In fact, if the excerpt, which is being extracted hereinabove is considered, the Hon'ble Apex Court has observed, that in the absence of there being any prior notice of demand to the company and without complying with the prior condition provided under the proviso to Section 138 of the N.I. Act, the company could not be arrayed as an accused later on in the proceedings.
With all due reverence at my command, the parameters laid down therein were absolutely distinct in nature, where the aspect was, as to whether the company could at all be arrayed in the proceedings under Section 138 of the N.I. Act, without complying with the preconditions of the proviso to Section 138 of the N.I. Act, by initially raising a notice of demand against the company itself.
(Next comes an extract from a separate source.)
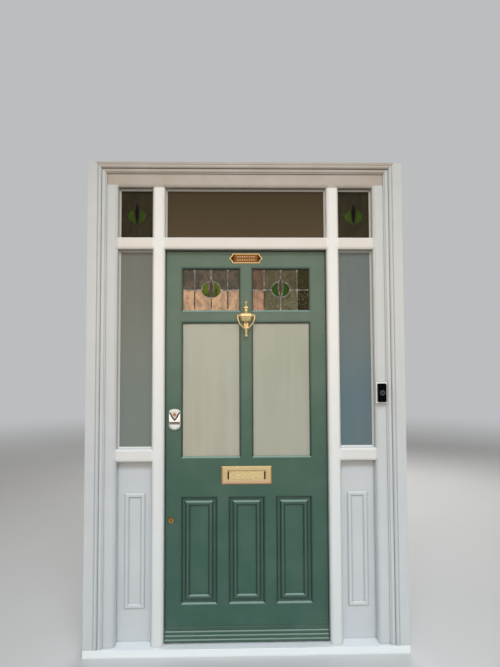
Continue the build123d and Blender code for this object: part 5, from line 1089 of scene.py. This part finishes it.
class DOOR_OT_pull(Operator):
    """Makes the cylinder pull: arched plate, shield's groove, scooped band, finger cup and ring"""
    bl_idname = "front_door.pull"
    bl_label = "Cylinder pull"

    THICKNESS = 6.0 * MM
    ARCH = 11.0 * MM
    FOOT_DROP = 24.0 * MM
    AXIS_DROP = 30.0 * MM       # from the plate's top to the cylinder's axis
    CUP_RISE = 30.0 * MM        # from the plate's foot to the cup's rim
    CUP_SIZES = (18.0 * MM, 29.5 * MM)
    CUP_WALL = 3.0 * MM
    SCOOP_RISE = 7.0 * MM       # from the cup's rim to the middle of the scooped band
    SCOOP_RADIUS = 12.0 * MM
    GROOVE_DEPTH = 2.8 * MM
    GROOVE_HALF = 4.5 * MM
    BAND_RISE = 18.0 * MM       # from the cup's rim to the top of the scooped band
    BORE = 6.7 * MM
    RING = 14.3 * MM
    RING_PROUD = 6.0 * MM
    # Millimetres from the plate's middle and top: the shield's left limb, down to its tip
    SHIELD = ((-34.0, -16.0), (-26.0, -22.5), (-20.5, -29.0), (-18.0, -35.5), (-14.5, -43.5), (-9.0, -51.5),
              (0.0, -61.0))

    def execute(self, context):
        low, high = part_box("cylinder_pull")
        self.centre = (low.x + high.x) / 2
        self.half = (high.x - low.x) / 2
        self.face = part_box("lock_stile")[0].y
        self.front = self.face - self.THICKNESS
        axis = (self.centre, high.z - self.AXIS_DROP)
        cup_top = low.z + self.CUP_RISE
        holder = placed("pull_plate", self.plate(high.z, low.z))
        plate = cut_by(holder, self.groove(high.z), self.scoop(cup_top + self.SCOOP_RISE), self.bore(axis))
        shape = bmesh.new()
        shape.from_mesh(plate)
        shape.from_mesh(self.cup(cup_top))
        self.ring(shape, axis, high.y)
        pull = placed("pull", softened(mesh_of("pull", shape), 32.0))
        wear(pull, nickel_finish(self.front, high.z, cup_top + self.BAND_RISE, axis, self.RING + 0.1 * MM))
        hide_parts("cylinder_pull")
        kept(pull, "leaf")
        return {"FINISHED"}

    def plate(self, top, foot):
        """Plate with an arched top and a round foot, its front edge eased."""
        half = self.half
        radius = (half * half + self.ARCH * self.ARCH) / (2 * self.ARCH)
        steps = 28
        outline = []
        for step in range(steps + 1):
            x = half - 2 * half * step / steps
            outline.append((self.centre + x, top - radius + (radius * radius - x * x) ** 0.5))
        for step in range(steps + 1):
            angle = pi + pi * step / steps
            outline.append((self.centre + half * cos(angle),
                            foot + self.FOOT_DROP + self.FOOT_DROP * sin(angle)))
        shape = bmesh.new()
        near = prism(shape, outline, self.front, self.face)
        rim = [edge for edge in shape.edges if all(corner in near for corner in edge.verts)]
        bmesh.ops.bevel(shape, geom=rim, offset=1.1 * MM, segments=3, affect="EDGES", profile=0.5)
        return mesh_of("pull_plate", shape)

    def bore(self, axis):
        """Rod that cuts the hole for the cylinder."""
        shape = bmesh.new()
        turns = [tau * step / 40 for step in range(40)]
        outline = [(axis[0] + self.BORE * cos(turn), axis[1] + self.BORE * sin(turn)) for turn in turns]
        prism(shape, outline, self.front - 4.0 * MM, self.face + 4.0 * MM)
        return mesh_of("bore", shape)

    def groove(self, top):
        """Sweep that cuts the shield's two limbs."""
        limb = rounded(self.SHIELD)
        path = limb + [(-x, z) for x, z in reversed(limb[:-1])]
        path = [(self.centre + x * MM, top + z * MM) for x, z in path]
        return groove_cutter("shield_groove", path, self.GROOVE_HALF, self.front, self.GROOVE_DEPTH, 1.0 * MM)

    def scoop(self, height):
        """Level rod that cuts the shallow band across the plate over the cup."""
        steps, spare = 48, 5.0 * MM
        axis_depth = self.front + self.GROOVE_DEPTH - self.SCOOP_RADIUS
        section = [(axis_depth + self.SCOOP_RADIUS * cos(tau * step / steps),
                    height + self.SCOOP_RADIUS * sin(tau * step / steps)) for step in range(steps)]
        shape = bmesh.new()
        left, right = ([shape.verts.new((self.centre + reach, *place)) for place in section]
                       for reach in (-self.half - spare, self.half + spare))
        shape.faces.new(left)
        shape.faces.new(right[::-1])
        joined(shape, right, left)
        return mesh_of("pull_scoop", shape)

    def cup(self, top):
        """Finger cup: a quarter bowl hung on the plate, hollow from above, with a rounded rim."""
        sizes = (self.half - 0.2 * MM, *self.CUP_SIZES)
        outer = self.bowl(top, sizes, 0.0)
        inner = self.bowl(top, tuple(size - self.CUP_WALL for size in sizes), 2.0 * MM)
        mesh = cut_by(placed("pull_cup", outer), inner)
        shape = bmesh.new()
        shape.from_mesh(mesh)
        bmesh.ops.remove_doubles(shape, verts=shape.verts[:], dist=0.01 * MM)
        level = [edge for edge in shape.edges
                 if all(abs(corner.co.z - top) < 0.01 * MM for corner in edge.verts)]
        rim = [edge for edge in level if len(edge.link_faces) == 2 and edge.calc_face_angle() > 0.8
               and edge.verts[0].co.y < self.front]
        bmesh.ops.bevel(shape, geom=rim, offset=0.8 * MM, segments=3, affect="EDGES", profile=0.5)
        return mesh_of("pull_cup", shape)

    def bowl(self, top, sizes, lift):
        """A quarter of an ellipsoid, its lower front, with flats in the plate and over its lifted top."""
        across, out, down = sizes
        steps, falls = 36, 16
        back = self.front + 2.0 * MM
        shape = bmesh.new()
        rows = []
        turns = [pi * step / steps for step in range(steps + 1)]
        for fall in range(falls):
            angle = pi / 2 * fall / falls
            rows.append([shape.verts.new((self.centre - across * cos(turn) * cos(angle),
                                          self.front - out * sin(turn) * cos(angle), top - down * sin(angle)))
                         for turn in turns])
        tip = shape.verts.new((self.centre, self.front, top - down))
        for upper, lower in zip(rows, rows[1:]):
            joined(shape, upper, lower, closed=False)
        for step in range(steps):
            shape.faces.new((rows[-1][step], rows[-1][step + 1], tip))
        seam = [row[0] for row in rows] + [tip] + [row[-1] for row in reversed(rows)]
        behind = [shape.verts.new((corner.co.x, back, corner.co.z)) for corner in seam]
        joined(shape, seam, behind, closed=False)
        crown = [*rows[0], behind[-1], behind[0]]
        if lift:
            raised = [shape.verts.new((corner.co.x, corner.co.y, corner.co.z + lift)) for corner in crown]
            joined(shape, crown, raised)
            crown = raised
        shape.faces.new(crown)
        shape.faces.new(behind)
        return mesh_of("pull_bowl", shape)

    def ring(self, shape, axis, back):
        """The cylinder: a rounded ring about the plug, and its body on into the leaf."""
        front, bore, outer = self.front - self.RING_PROUD, self.BORE, self.RING
        profile = [(bore, back), (bore, front + 0.8 * MM), (bore + 0.6 * MM, front + 0.2 * MM),
                   (bore + 1.6 * MM, front + 0.5 * MM), (outer - 3.4 * MM, front + 1.3 * MM),
                   (outer - 1.8 * MM, front + 0.3 * MM), (outer - 0.7 * MM, front + 0.5 * MM),
                   (outer, front + 1.5 * MM), (outer, back)]
        turned(shape, axis, profile)


class DOOR_OT_locks(Operator):
    """Finishes the locks, the latch, the hinges and what they close on"""
    bl_idname = "front_door.locks"
    bl_label = "Locks and hinges"

    def execute(self, context):
        rose = brass_finish("rose_brass", (0.72, 0.47, 0.16), (0.085, 0.050, 0.018), browning=(0.46, 0.62),
                            roughness=0.24, bevel_shade=0.9)
        plug = brass_finish("lower_plug_brass", (0.42, 0.27, 0.10), (0.12, 0.07, 0.03), roughness=0.3)
        lock = brass_finish("lock_brass", (0.56, 0.37, 0.12), (0.22, 0.13, 0.04), browning=(0.44, 0.62),
                            roughness=0.3)
        case = steel_finish("lock_case_steel", (0.50, 0.50, 0.50), (0.36, 0.36, 0.36))
        hinge = steel_finish("hinge_steel_satin", (0.56, 0.55, 0.52), (0.42, 0.41, 0.39))
        enamel = plastic_finish("latch_enamel_bronze", (0.13, 0.09, 0.05), (0.17, 0.12, 0.07), 0.35)
        dress(["lower_rose"], rose)
        dress(["lower_plug"], plug)
        dress(["cylinder_plug", "deadbolt", "latch_bolt", "turn_knob", "strike_plate"], lock)
        dress(["mortice_lock"], case)
        dress(["frame_hinge_flaps", "door_hinge_flaps", "hinge_pins"], hinge)
        dress(["latch_case", "latch_keep"], enamel)
        return {"FINISHED"}


class DOOR_OT_screws(Operator):
    """Drives the screws of the hinges, the lock, the strike, the latch, its keep and the plaque"""
    bl_idname = "front_door.screws"
    bl_label = "Screws"

    # Millimetres: the hinges' heights, and each flap's screws as (depth, height from the hinge's middle)
    HINGES = (326.0, 1154.0, 1983.0)
    FLAP_SCREWS = ((66.0, -38.0), (79.0, -13.0), (66.0, 13.0), (79.0, 38.0))
    # Millimetres: where the flaps' faces lie on the frame and on the leaf
    FRAME_FLAP, LEAF_FLAP = 458.7, 458.3
    # Millimetres: a group's places across, its depth and its heights, and the way that its heads face
    STRIKE = (-460.0,), 67.0, (641.0, 738.0), (1, 0, 0)
    FOREND = (-457.0,), 67.0, (634.0, 745.0), (-1, 0, 0)
    CASE = (-448.0, -372.0), 117.0, (1226.0, 1304.0), (0, 1, 0)
    KEEP = (-491.0,), 113.0, (1236.0, 1294.0), (0, 1, 0)
    PLAQUE = (-67.0, 67.0), 43.2, (2116.0, 2150.0), (0, -1, 0)
    PLAQUE_RADIUS = 2.6 * MM
    BURIED, LOW, RAISED = 0.16 * MM, 0.4 * MM, 0.6 * MM

    def execute(self, context):
        radius = context.scene.front_door.metal.screw_radius
        steel = steel_finish("screw_steel", (0.60, 0.59, 0.56), (0.40, 0.39, 0.37), 0.3)
        brass = brass_finish("screw_brass", (0.66, 0.46, 0.20), (0.34, 0.20, 0.08), roughness=0.3)
        dark = brass_finish("plaque_screw_brass", (0.16, 0.09, 0.035), (0.08, 0.045, 0.02), roughness=0.4)
        bronze = plastic_finish("latch_screw_bronze", (0.10, 0.07, 0.04), (0.15, 0.10, 0.06), 0.3)
        small = radius * 0.8
        flaps = [(depth, hinge + rise) for hinge in self.HINGES for depth, rise in self.FLAP_SCREWS]
        in_frame = [(self.FRAME_FLAP, *flap) for flap in flaps]
        in_leaf = [(self.LEAF_FLAP, *flap) for flap in flaps]
        self.drive("hinge_screws_frame", in_frame, (-1, 0, 0), "frame", "hinge_steel", radius, self.BURIED,
                   steel)
        self.drive("hinge_screws_leaf", in_leaf, (1, 0, 0), "leaf", "hinge_steel", radius, self.BURIED, steel)
        for name, (across, depth, heights, facing), body, slot, size, proud, material in (
                ("strike_screws", self.STRIKE, "frame", "brass", radius, self.LOW, brass),
                ("forend_screws", self.FOREND, "leaf", "brass", radius, self.LOW, brass),
                ("latch_case_screws", self.CASE, "leaf", "latch_enamel", small, self.RAISED, bronze),
                ("keep_screws", self.KEEP, "frame", "latch_enamel", small, self.RAISED, bronze),
                ("plaque_screws", self.PLAQUE, "leaf", "brass", self.PLAQUE_RADIUS, self.RAISED, dark)):
            places = [(x, depth, z) for x in across for z in heights]
            self.drive(name, places, facing, body, slot, size, proud, material)
        return {"FINISHED"}

    def drive(self, name, places, facing, body, slot, radius, proud, material):
        """One piece of screws, from their places in millimetres and the way that their heads face."""
        metres = [[size * MM for size in place] for place in places]
        seeds = seed_mesh(f"{name}_places", metres, [facing] * len(places))
        screw_recipe(name, radius, proud, material).make(name, seeds, body, slot)


class DOOR_OT_doorbell(Operator):
    """Finishes the bell push and its packer"""
    bl_idname = "front_door.doorbell"
    bl_label = "Doorbell"

    PUSH = (737.0 * MM, 1383.0 * MM)
    DISH_RADIUS = 8.6 * MM

    def execute(self, context):
        packer = plastic_finish("packer_white", (0.74, 0.74, 0.73), (0.78, 0.78, 0.77), 0.4)
        case = plastic_finish("bell_black", (0.0015, 0.0015, 0.002), (0.003, 0.003, 0.004), 0.35, 1.08)
        dress(["bell_packer"], packer)
        dress(["bell_case"], case)
        dress(["bell_button"], push_finish(self.PUSH, self.DISH_RADIUS))
        return {"FINISHED"}


class DOOR_PT_sidebar(Panel):
    """Lists the steps that dress the door"""
    bl_label = "Front door"
    bl_idname = "DOOR_PT_sidebar"
    bl_space_type = "VIEW_3D"
    bl_region_type = "UI"
    bl_category = "Front door"

    def draw(self, context):
        settings = context.scene.front_door
        for group in (settings.paint, settings.metal, settings.studio):
            box = self.layout.box()
            for name in group.bl_rna.properties.keys():
                if name not in ("name", "rna_type"):
                    box.prop(group, name)
        for step in STEPS:
            self.layout.operator(step.bl_idname)


STEPS = (
    DOOR_OT_stage,
    DOOR_OT_joinery,
    DOOR_OT_glazing,
    DOOR_OT_solder,
    DOOR_OT_brassware,
    DOOR_OT_knocker_band,
    DOOR_OT_letter_cheeks,
    DOOR_OT_pull,
    DOOR_OT_locks,
    DOOR_OT_screws,
    DOOR_OT_doorbell,
    DOOR_OT_draught_seal,
)
CLASSES = (DoorPaint, DoorMetal, DoorStudio, DoorSettings, *STEPS, DOOR_PT_sidebar)


def register():
    for item in CLASSES:
        bpy.utils.register_class(item)
    bpy.types.Scene.front_door = PointerProperty(type=DoorSettings)


def unregister():
    del bpy.types.Scene.front_door
    for item in reversed(CLASSES):
        bpy.utils.unregister_class(item)


def main():
    register()
    for step in STEPS:
        group, name = step.bl_idname.split(".")
        getattr(getattr(bpy.ops, group), name)()


if __name__ == "__main__":
    main()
But the said judgment nowhere creates a bar, that as a consequence of allowing of the C482 Application due to non compliance of the condition contained under Sub-section (1) of Section 141 of the N.I. Act, proceeding afresh after impleading the company as one of the respondents, could not be proceeded with, though the proceedings after arraying the company as a party would obviously require the compliance of the conditions as contained under the proviso of Section 138 of the N.I Act.
Hence, while allowing this C482 Application and permitting the applicant to initiate fresh 138 proceedings, after impleading the company as a party respondent, who was the principle drawer of the cheque, it obviously goes without saying that the institution of the fresh proceedings would obviously be after the compliance of the provisions contained under proviso to Section 138 of the N.I. Act.
Subject to the aforesaid, the C482 Application is allowed.